First votes are always special. Not because we get a say on who should our leader be but getting your finger inked (for the first time) brings in a sense of Instagrammable-pride.

Contrary to the airy-pride bestowed, my first vote was awkward, to be honest.

For one, I came across an EVM for the first time. For a person who is typing this blog out, a single press of a button on an EVM is no mammoth’s task you would say but duh! It didn’t have a processor. You press for the candidate and then a paper trail is generated in the VVPAT that basically registers your vote. Interesting, yet but it was reallllly slow. So slow that I know who the person prior to me voted for and goes without saying that the person next to me would have know who I voted for.

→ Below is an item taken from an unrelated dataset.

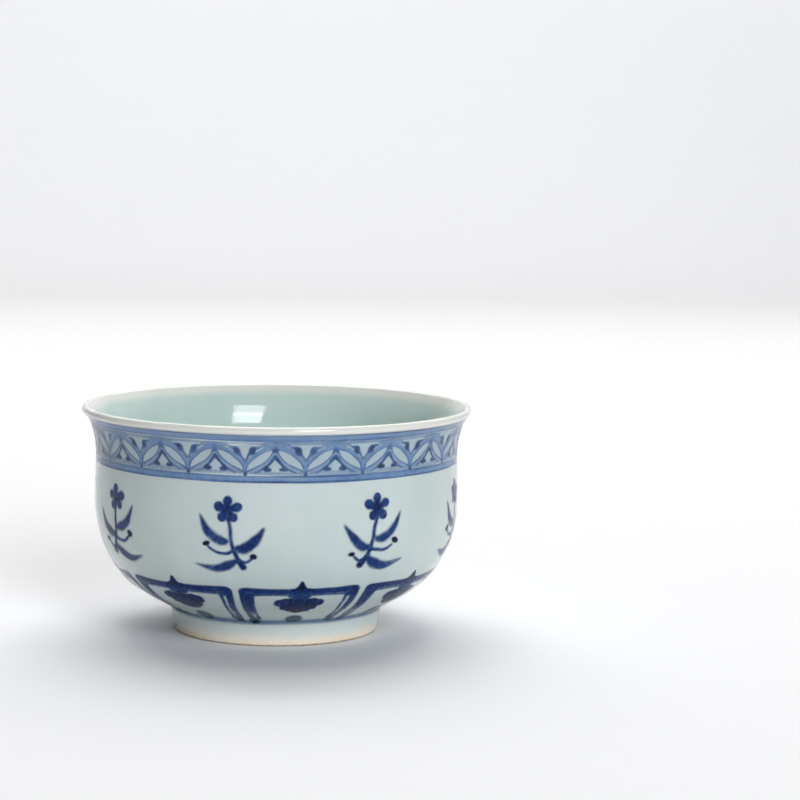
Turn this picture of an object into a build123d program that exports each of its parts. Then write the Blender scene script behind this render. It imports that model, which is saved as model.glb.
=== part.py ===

Yes, nobody told us to use common sense. We didn’t care to wait.

Second, the list of candidates mentioned on the EVM were all names I took time reading out. That’s not something I am proud of. I always brushed away political discussions citing disinterest. I stood there taking guesses despite being a citizen of the largest democracy. I was ignorant and ‘akad-bakad-bambay-bo’ed out to choose one.

Well, guesses don’t fuel our country’s governance wheels. Every vote counts and I just wasted one of mine.

That brings me to ponder if one is lucky enough to vote right when one’s ditto 18, and rounding off India’s average life expectancy to 70, the votes one can place in a lifetime is around 11.

If I count Lok Sabha and Vidhan Sabha independently then roughly 22 votes.

Alas! Not all get to place their first vote at 18. Just 22 shots at choosing a leader and wasting one due to ignorance is nothing short of shameful.

It has become a clichè to quote, ‘every vote counts’ but does it not count?

The stakes are high and the chances one gets at it are like what the count of fingers on the hands and legs combined?

The basis of voting in a democracy is choosing a leader who mirrors the vision that majority dream of. And currently Hinduism is what most Indians have placed a bet on as a mainstream agenda a leader should disseminate. Not employment, education, food security, health or poverty, mind you. Just religious supremacy.

If it satiates the ego, why not?

High time we call a spade, a spade and oust ourselves of the blind beliefs that feed our limited imagination. India in 2047 should be an India where we make sustainable choices, where literacy is no more a far-fetched dream, where hunger becomes buried as a word in the dictionary, where innovation and growth is caste, creed, religion and sex inclusive and where the GDP is driven by the majority instead of a collective few.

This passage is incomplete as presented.